Posted Mar 13, 2018 19:06 UTC (Tue) by CodeAsm (guest, #101413) [Link]

http://ir.amd.com/news-releases/news-release-details/view...
Looks like they had no idea? ofcourse they will investigate it, but ... no warning before releasing? A very slick website, interviews and animations and AMD had no idea? WE had no idea?

Numerous vulnerabilities in AMD processors

Posted Mar 13, 2018 20:47 UTC (Tue) by Sesse (subscriber, #53779) [Link]

Loading unauthorized code on the SP as admin is actually a big deal. It means you can defeat things like Secure Boot, and by extension, BitLocker.

Numerous vulnerabilities in AMD processors

Posted Mar 14, 2018 4:54 UTC (Wed) by luto (subscriber, #39314) [Link]

> 1) MASTERKEY: if you allow unauthorised BIOS updates you are screwed.

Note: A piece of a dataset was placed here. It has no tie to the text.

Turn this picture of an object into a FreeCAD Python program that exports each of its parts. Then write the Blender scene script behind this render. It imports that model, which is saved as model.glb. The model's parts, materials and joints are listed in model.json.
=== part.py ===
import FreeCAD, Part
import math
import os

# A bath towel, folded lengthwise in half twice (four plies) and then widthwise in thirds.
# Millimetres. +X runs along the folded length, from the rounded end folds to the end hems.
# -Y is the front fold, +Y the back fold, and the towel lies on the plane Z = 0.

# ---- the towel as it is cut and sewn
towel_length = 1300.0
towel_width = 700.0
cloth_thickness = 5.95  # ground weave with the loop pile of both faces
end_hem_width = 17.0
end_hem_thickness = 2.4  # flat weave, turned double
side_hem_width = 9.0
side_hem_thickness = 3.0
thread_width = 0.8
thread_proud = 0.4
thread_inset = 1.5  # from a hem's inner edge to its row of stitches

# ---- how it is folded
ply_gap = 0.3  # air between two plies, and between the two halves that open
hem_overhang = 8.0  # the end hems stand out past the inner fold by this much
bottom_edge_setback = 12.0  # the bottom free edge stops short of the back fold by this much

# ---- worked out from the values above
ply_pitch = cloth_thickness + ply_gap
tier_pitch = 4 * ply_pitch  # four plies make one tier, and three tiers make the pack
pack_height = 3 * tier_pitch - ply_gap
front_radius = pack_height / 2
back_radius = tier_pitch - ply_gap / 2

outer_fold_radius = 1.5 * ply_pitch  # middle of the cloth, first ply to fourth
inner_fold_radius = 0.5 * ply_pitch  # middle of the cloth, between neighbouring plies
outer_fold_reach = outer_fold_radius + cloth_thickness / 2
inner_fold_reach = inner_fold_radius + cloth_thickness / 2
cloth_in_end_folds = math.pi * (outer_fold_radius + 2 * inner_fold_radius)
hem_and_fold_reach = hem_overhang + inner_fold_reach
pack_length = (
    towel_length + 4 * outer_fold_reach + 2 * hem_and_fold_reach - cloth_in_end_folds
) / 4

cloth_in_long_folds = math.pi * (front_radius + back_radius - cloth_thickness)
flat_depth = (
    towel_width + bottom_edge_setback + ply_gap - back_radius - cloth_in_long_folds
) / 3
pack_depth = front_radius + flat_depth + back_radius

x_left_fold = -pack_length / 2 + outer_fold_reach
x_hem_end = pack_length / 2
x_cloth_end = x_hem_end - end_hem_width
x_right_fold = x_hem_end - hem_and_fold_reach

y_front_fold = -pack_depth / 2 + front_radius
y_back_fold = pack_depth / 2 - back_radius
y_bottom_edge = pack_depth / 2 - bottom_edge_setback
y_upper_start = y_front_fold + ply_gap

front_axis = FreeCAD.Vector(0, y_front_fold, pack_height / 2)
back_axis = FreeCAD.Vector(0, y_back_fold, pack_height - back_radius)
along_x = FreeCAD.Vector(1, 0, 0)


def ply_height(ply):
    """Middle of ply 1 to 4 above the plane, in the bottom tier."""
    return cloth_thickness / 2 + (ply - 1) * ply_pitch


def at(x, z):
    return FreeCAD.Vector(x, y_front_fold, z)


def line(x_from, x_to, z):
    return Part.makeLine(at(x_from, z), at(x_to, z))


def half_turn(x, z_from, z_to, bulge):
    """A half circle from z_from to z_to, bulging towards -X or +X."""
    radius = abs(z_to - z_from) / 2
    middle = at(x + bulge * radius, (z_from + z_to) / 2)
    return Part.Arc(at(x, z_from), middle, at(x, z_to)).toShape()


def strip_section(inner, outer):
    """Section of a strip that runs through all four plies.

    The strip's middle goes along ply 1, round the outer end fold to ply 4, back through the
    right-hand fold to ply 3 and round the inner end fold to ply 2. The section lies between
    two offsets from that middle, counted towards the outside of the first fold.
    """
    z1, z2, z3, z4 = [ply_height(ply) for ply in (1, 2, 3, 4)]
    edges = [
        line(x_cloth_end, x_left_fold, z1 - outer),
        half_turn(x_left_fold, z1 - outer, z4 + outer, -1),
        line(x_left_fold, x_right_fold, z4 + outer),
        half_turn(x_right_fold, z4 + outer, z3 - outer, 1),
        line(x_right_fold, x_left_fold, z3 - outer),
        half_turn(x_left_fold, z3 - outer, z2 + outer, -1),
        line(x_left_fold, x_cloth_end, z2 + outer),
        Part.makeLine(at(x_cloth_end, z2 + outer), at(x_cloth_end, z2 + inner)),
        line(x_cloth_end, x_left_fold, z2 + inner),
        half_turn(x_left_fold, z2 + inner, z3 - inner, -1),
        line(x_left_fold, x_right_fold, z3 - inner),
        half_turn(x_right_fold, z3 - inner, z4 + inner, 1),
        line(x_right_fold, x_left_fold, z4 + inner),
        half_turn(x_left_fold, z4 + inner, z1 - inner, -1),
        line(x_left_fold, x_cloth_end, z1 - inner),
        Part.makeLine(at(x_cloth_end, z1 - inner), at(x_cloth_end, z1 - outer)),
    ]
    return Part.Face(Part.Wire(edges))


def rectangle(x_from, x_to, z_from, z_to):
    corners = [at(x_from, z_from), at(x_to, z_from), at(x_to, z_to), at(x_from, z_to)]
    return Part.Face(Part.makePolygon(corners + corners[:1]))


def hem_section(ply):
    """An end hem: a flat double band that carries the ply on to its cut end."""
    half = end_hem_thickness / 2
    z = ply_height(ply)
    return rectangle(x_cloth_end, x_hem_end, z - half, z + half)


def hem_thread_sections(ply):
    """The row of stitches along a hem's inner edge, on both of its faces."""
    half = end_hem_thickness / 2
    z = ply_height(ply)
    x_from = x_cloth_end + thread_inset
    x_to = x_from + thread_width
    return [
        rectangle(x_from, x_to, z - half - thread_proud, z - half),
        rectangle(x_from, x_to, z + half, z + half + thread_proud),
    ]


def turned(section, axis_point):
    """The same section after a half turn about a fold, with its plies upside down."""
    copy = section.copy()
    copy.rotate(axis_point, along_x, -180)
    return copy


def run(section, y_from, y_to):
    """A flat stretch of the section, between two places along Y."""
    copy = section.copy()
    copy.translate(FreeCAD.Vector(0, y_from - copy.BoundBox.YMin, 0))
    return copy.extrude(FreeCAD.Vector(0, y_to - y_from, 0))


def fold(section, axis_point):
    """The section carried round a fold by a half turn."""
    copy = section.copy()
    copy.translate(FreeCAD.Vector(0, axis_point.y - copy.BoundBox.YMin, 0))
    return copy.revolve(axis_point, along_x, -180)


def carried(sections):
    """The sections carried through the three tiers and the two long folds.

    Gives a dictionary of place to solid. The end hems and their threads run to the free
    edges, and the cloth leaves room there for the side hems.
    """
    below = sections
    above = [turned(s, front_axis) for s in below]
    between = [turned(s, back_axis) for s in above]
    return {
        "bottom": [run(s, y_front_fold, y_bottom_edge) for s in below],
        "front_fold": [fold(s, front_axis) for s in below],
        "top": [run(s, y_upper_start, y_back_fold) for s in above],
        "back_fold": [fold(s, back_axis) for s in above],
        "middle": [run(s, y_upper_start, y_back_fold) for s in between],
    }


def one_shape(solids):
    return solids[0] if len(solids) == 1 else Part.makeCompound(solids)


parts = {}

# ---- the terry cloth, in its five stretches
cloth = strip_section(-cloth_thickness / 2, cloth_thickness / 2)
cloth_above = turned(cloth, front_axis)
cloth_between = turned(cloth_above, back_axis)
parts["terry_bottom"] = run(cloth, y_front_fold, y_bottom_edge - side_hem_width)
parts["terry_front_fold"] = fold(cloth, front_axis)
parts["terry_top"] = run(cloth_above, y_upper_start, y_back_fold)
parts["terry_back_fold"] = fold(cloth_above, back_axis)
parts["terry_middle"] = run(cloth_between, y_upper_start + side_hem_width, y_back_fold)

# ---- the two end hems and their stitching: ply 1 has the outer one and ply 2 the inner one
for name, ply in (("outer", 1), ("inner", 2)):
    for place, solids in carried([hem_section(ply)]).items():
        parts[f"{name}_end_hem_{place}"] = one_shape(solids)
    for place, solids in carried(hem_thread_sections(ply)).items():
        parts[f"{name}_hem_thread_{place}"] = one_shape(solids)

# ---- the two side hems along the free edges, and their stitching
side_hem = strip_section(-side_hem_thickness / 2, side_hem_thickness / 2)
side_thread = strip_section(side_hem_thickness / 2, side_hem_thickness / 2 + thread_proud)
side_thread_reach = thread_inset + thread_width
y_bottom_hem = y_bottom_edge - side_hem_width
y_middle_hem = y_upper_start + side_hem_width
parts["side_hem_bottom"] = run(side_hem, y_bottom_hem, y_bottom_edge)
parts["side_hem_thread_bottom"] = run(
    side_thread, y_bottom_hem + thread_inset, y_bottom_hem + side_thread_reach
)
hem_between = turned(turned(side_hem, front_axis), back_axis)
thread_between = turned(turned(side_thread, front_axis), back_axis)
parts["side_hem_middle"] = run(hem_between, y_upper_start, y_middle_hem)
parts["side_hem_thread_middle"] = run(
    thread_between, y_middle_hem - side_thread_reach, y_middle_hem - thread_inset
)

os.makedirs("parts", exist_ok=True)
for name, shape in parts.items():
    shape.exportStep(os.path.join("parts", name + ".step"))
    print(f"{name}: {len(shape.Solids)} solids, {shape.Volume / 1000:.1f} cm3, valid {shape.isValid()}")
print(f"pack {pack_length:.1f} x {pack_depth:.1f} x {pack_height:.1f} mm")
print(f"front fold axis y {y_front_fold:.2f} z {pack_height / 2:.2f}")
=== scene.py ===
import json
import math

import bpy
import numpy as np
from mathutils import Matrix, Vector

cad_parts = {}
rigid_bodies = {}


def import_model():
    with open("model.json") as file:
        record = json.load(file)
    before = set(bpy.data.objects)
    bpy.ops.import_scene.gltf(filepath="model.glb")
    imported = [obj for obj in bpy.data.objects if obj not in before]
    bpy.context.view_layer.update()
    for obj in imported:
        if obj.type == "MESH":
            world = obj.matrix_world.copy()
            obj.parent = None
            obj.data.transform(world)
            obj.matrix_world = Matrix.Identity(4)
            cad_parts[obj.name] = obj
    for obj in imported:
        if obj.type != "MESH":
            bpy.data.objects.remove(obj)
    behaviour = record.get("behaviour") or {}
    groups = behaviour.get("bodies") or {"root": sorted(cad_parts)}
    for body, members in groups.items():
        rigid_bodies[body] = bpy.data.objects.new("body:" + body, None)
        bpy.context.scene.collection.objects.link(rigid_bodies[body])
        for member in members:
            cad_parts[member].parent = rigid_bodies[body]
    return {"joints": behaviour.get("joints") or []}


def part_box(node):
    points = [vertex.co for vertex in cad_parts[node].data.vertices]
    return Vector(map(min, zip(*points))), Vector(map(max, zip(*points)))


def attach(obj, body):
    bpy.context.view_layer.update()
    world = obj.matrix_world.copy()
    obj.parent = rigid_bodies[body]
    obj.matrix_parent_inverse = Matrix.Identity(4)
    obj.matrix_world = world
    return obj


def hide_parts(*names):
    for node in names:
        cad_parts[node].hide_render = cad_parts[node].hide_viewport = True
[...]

Depending on whether whatever AMD's equivalent of Boot Guard is enabled, write access to the BIOS chip shouldn't be exploitable for anything other than a secure boot bypass and control over CPL0 and up. MASTERKEY (if the vulnerability is for real) gives SMM privilege. The degree to which this is a problem is admittedly rather dubious.

> 2) RYZENFALL: again, loading unauthorised code on the Secure Processor as admin. Threat level: No shit, Sherlock!

I disagree. The whole point of the PSP is that it should *not* be tamperable with as admin. This allows whatever TPM-like features it emulates to be compromised, SEV to be compromised, etc. OTOH, SEV is thoroughly insecure be design anyway, at least in current revisions.

I personally have no idea why MS and other users consider an emulated TPM to be a TPM at all for purposes of MS/Windows logo requirements, etc.

Numerous vulnerabilities in AMD processors

Posted Mar 15, 2018 0:25 UTC (Thu) by flussence (guest, #85566) [Link]

This smear attack is already backfiring spectacularly. The news that someone's defeated the PSP only makes me *more* interested in buying a Ryzen now.

Previously, and paradoxically, you had to buy an *Intel* if you wanted an x86 that's so pitifully insecure that there were trivial automated white-hat tools to remove its known backdoors (me-cleaner etc.). The AMD PSP was considered airtight enough to be an actual threat to security (no user serviceable parts, but still IoT-on-a-chip garbage) but now the cat's been let out of the bag, there'll likely be enough eyeballs on the hardware to fix the problem.